Moreover, other circumstantial evidence suggests that Defendant
responded only favorably to Plaintiff’s claim for purported unpaid wages — it
gave her the benefit of the doubt in light of Hurricane Sandy business
disruptions and promptly paid the full amount 10 days after she filed the
complaint. In further support of a finding of no retaliation, Plaintiff herself
admitted that no one at Defendant ever told her that she was not assigned
shifts because she had filed an NYDOL complaint. (Jacob Dep. 202). Plaintiff
has therefore failed to state a prima facie case of retaliation, and Defendant is
31
entitled to summary judgment on what the Court has construed as a state law
retaliation claim. 11
CONCLUSION
For the foregoing reasons, Defendant’s motion for summary judgment is
GRANTED in its entirety. The Clerk of Court is directed to terminate all
pending motions, adjourn all remaining dates, and close this case. The Court
certifies, pursuant to 28 U.S.C. § 1915(a)(3), that any appeal from this order
would not be taken in good faith; therefore, in forma pauperis status is denied
for purposes of an appeal. See Coppedge v.
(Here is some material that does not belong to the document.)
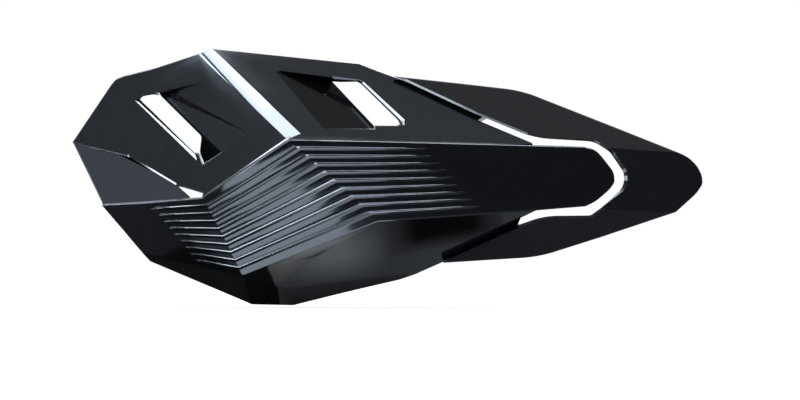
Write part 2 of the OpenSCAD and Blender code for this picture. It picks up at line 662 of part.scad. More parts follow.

United States, 369 U.S. 438, 44445 (1962).
SO ORDERED.
Dated:
11
December 1, 2014
New York, New York
__________________________________
KATHERINE POLK FAILLA
United States District Judge
Additionally, as discussed more fully above, Defendant has established nondiscriminatory reasons for adverse employment actions taken against Plaintiff, as to
which Plaintiff has failed to raise a genuine issue of material fact.